■ TASK BRIEF
Please write out the complete listing that follows, exactly as it reads.
···
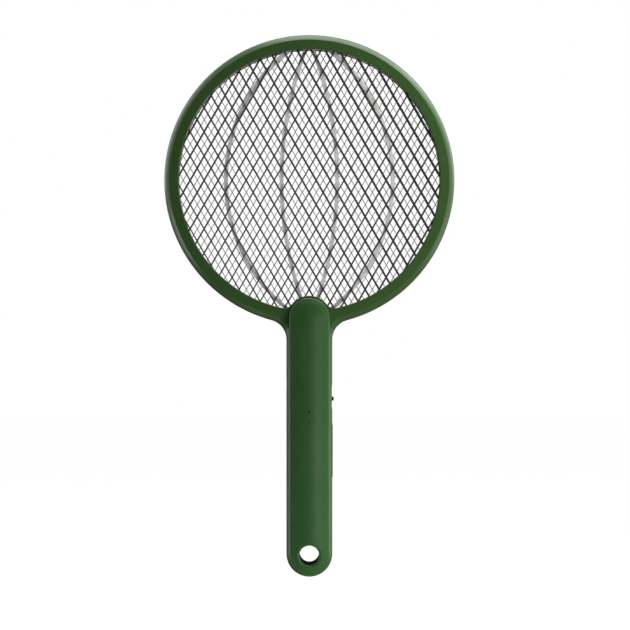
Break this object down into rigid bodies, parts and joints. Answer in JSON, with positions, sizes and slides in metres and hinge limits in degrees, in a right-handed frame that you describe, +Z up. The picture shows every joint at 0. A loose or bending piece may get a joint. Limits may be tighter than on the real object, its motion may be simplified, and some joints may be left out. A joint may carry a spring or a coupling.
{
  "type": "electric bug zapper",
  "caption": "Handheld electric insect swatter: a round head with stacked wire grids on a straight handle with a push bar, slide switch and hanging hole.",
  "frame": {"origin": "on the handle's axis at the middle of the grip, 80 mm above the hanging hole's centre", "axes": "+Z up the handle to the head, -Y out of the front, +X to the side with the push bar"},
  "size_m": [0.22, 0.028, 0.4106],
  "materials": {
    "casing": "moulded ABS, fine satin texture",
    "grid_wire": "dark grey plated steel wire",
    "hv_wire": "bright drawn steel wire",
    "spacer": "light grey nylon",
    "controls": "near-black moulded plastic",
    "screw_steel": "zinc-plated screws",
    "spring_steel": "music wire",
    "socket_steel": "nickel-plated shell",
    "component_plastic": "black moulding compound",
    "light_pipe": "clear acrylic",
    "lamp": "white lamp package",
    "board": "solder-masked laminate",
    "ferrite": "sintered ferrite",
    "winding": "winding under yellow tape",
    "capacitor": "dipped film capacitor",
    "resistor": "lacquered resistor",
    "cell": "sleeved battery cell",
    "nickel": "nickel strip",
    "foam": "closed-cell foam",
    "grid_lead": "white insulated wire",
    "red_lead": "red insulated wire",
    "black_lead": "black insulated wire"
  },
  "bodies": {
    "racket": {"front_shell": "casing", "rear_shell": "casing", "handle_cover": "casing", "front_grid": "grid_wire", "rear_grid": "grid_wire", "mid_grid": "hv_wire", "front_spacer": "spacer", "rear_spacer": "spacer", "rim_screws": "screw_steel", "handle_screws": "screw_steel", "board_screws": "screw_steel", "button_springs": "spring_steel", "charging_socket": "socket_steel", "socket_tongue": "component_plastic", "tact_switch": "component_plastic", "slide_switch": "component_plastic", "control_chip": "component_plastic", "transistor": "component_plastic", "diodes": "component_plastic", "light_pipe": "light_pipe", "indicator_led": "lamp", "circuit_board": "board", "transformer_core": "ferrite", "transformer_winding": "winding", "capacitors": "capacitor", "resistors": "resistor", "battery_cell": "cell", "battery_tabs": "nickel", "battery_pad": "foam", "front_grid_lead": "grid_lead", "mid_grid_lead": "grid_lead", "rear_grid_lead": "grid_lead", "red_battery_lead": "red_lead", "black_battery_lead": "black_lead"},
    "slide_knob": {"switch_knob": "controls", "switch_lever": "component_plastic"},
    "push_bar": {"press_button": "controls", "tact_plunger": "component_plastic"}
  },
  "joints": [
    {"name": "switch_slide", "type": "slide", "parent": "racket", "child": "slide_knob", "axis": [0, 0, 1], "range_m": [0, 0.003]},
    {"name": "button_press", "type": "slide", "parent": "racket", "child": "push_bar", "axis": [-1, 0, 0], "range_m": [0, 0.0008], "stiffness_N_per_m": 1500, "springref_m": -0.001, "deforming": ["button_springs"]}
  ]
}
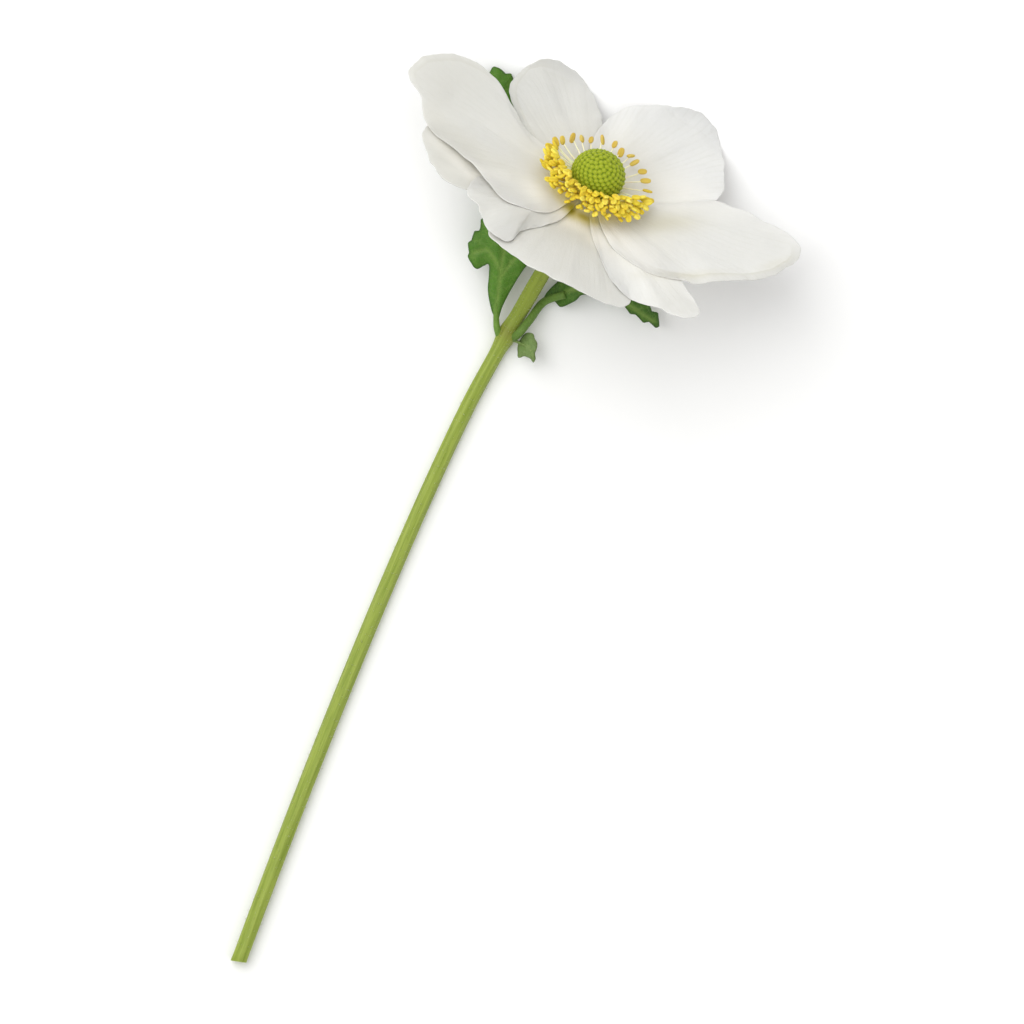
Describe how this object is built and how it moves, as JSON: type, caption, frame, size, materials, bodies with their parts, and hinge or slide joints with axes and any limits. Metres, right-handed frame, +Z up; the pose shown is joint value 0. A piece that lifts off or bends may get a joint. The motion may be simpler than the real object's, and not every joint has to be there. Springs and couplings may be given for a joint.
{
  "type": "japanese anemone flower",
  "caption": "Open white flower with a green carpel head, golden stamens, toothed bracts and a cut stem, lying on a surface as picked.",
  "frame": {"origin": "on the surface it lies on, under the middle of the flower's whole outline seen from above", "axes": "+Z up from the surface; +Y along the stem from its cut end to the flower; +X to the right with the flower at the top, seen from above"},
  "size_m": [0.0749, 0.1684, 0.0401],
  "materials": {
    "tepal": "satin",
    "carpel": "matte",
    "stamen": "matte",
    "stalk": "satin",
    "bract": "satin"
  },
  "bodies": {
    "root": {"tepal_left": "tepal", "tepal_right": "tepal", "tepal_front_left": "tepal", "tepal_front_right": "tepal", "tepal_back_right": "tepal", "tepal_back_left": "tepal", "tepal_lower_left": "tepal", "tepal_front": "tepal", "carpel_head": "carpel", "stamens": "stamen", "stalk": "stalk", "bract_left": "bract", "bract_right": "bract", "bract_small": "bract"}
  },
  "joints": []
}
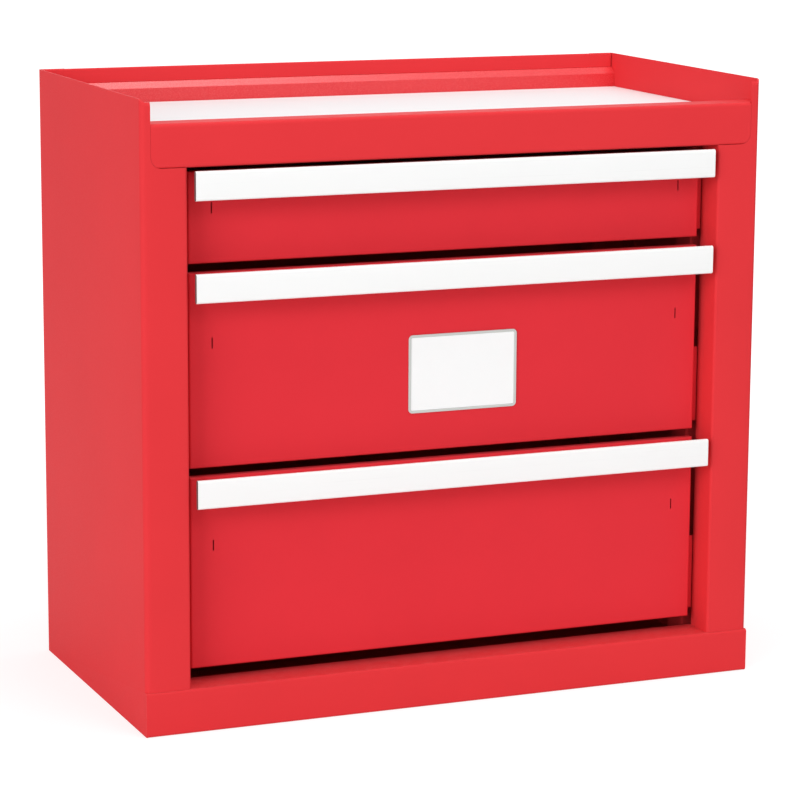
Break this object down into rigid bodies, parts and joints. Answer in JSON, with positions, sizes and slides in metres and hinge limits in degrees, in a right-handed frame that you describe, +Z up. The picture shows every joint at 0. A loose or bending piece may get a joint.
···
■ RESPONSE FOR THIS EXERCISE
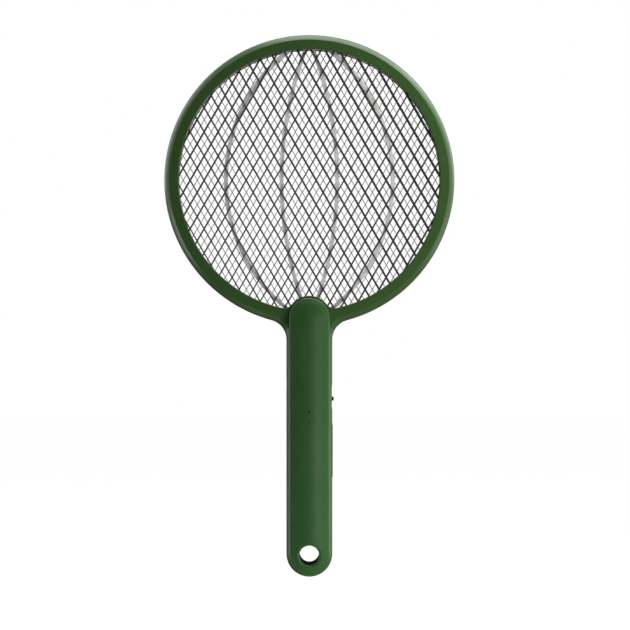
Break this object down into rigid bodies, parts and joints. Answer in JSON, with positions, sizes and slides in metres and hinge limits in degrees, in a right-handed frame that you describe, +Z up. The picture shows every joint at 0. A loose or bending piece may get a joint. Limits may be tighter than on the real object, its motion may be simplified, and some joints may be left out. A joint may carry a spring or a coupling.
{
  "type": "electric bug zapper",
  "caption": "Handheld electric insect swatter: a round head with stacked wire grids on a straight handle with a push bar, slide switch and hanging hole.",
  "frame": {"origin": "on the handle's axis at the middle of the grip, 80 mm above the hanging hole's centre", "axes": "+Z up the handle to the head, -Y out of the front, +X to the side with the push bar"},
  "size_m": [0.22, 0.028, 0.4106],
  "materials": {
    "casing": "moulded ABS, fine satin texture",
    "grid_wire": "dark grey plated steel wire",
    "hv_wire": "bright drawn steel wire",
    "spacer": "light grey nylon",
    "controls": "near-black moulded plastic",
    "screw_steel": "zinc-plated screws",
    "spring_steel": "music wire",
    "socket_steel": "nickel-plated shell",
    "component_plastic": "black moulding compound",
    "light_pipe": "clear acrylic",
    "lamp": "white lamp package",
    "board": "solder-masked laminate",
    "ferrite": "sintered ferrite",
    "winding": "winding under yellow tape",
    "capacitor": "dipped film capacitor",
    "resistor": "lacquered resistor",
    "cell": "sleeved battery cell",
    "nickel": "nickel strip",
    "foam": "closed-cell foam",
    "grid_lead": "white insulated wire",
    "red_lead": "red insulated wire",
    "black_lead": "black insulated wire"
  },
  "bodies": {
    "racket": {"front_shell": "casing", "rear_shell": "casing", "handle_cover": "casing", "front_grid": "grid_wire", "rear_grid": "grid_wire", "mid_grid": "hv_wire", "front_spacer": "spacer", "rear_spacer": "spacer", "rim_screws": "screw_steel", "handle_screws": "screw_steel", "board_screws": "screw_steel", "button_springs": "spring_steel", "charging_socket": "socket_steel", "socket_tongue": "component_plastic", "tact_switch": "component_plastic", "slide_switch": "component_plastic", "control_chip": "component_plastic", "transistor": "component_plastic", "diodes": "component_plastic", "light_pipe": "light_pipe", "indicator_led": "lamp", "circuit_board": "board", "transformer_core": "ferrite", "transformer_winding": "winding", "capacitors": "capacitor", "resistors": "resistor", "battery_cell": "cell", "battery_tabs": "nickel", "battery_pad": "foam", "front_grid_lead": "grid_lead", "mid_grid_lead": "grid_lead", "rear_grid_lead": "grid_lead", "red_battery_lead": "red_lead", "black_battery_lead": "black_lead"},
    "slide_knob": {"switch_knob": "controls", "switch_lever": "component_plastic"},
    "push_bar": {"press_button": "controls", "tact_plunger": "component_plastic"}
  },
  "joints": [
    {"name": "switch_slide", "type": "slide", "parent": "racket", "child": "slide_knob", "axis": [0, 0, 1], "range_m": [0, 0.003]},
    {"name": "button_press", "type": "slide", "parent": "racket", "child": "push_bar", "axis": [-1, 0, 0], "range_m": [0, 0.0008], "stiffness_N_per_m": 1500, "springref_m": -0.001, "deforming": ["button_springs"]}
  ]
}
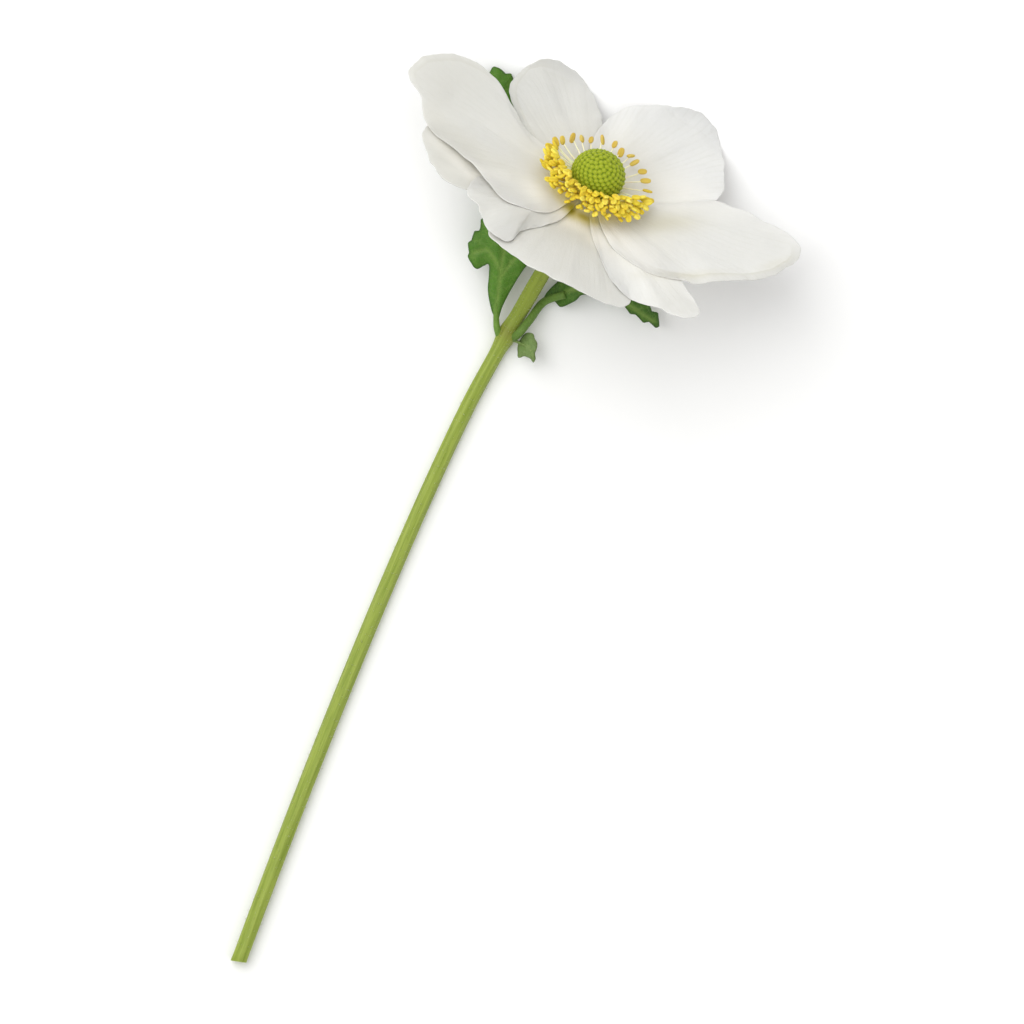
Describe how this object is built and how it moves, as JSON: type, caption, frame, size, materials, bodies with their parts, and hinge or slide joints with axes and any limits. Metres, right-handed frame, +Z up; the pose shown is joint value 0. A piece that lifts off or bends may get a joint. The motion may be simpler than the real object's, and not every joint has to be there. Springs and couplings may be given for a joint.
{
  "type": "japanese anemone flower",
  "caption": "Open white flower with a green carpel head, golden stamens, toothed bracts and a cut stem, lying on a surface as picked.",
  "frame": {"origin": "on the surface it lies on, under the middle of the flower's whole outline seen from above", "axes": "+Z up from the surface; +Y along the stem from its cut end to the flower; +X to the right with the flower at the top, seen from above"},
  "size_m": [0.0749, 0.1684, 0.0401],
  "materials": {
    "tepal": "satin",
    "carpel": "matte",
    "stamen": "matte",
    "stalk": "satin",
    "bract": "satin"
  },
  "bodies": {
    "root": {"tepal_left": "tepal", "tepal_right": "tepal", "tepal_front_left": "tepal", "tepal_front_right": "tepal", "tepal_back_right": "tepal", "tepal_back_left": "tepal", "tepal_lower_left": "tepal", "tepal_front": "tepal", "carpel_head": "carpel", "stamens": "stamen", "stalk": "stalk", "bract_left": "bract", "bract_right": "bract", "bract_small": "bract"}
  },
  "joints": []
}
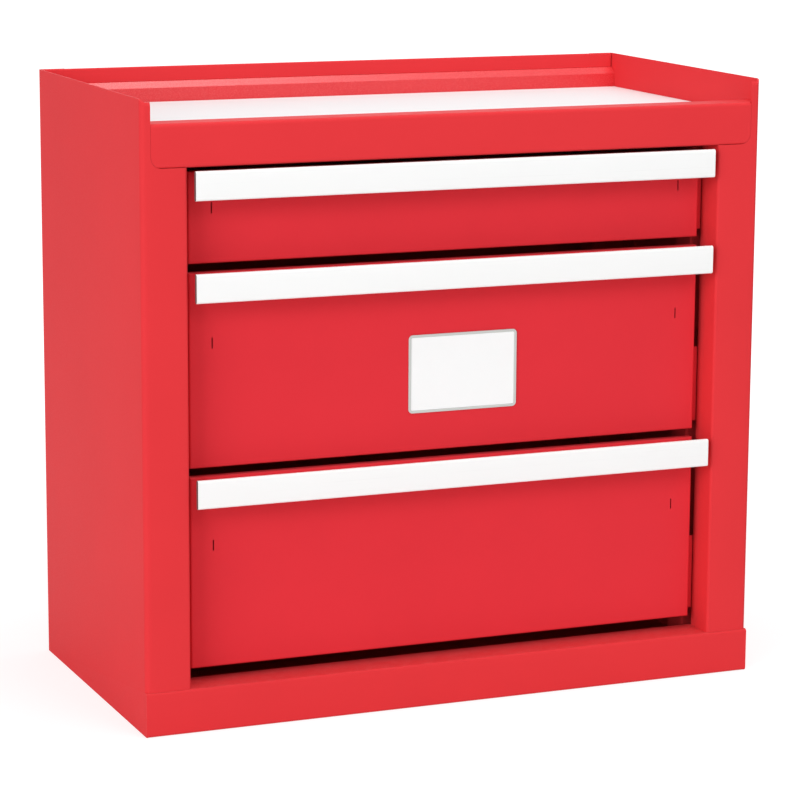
Break this object down into rigid bodies, parts and joints. Answer in JSON, with positions, sizes and slides in metres and hinge limits in degrees, in a right-handed frame that you describe, +Z up. The picture shows every joint at 0. A loose or bending piece may get a joint.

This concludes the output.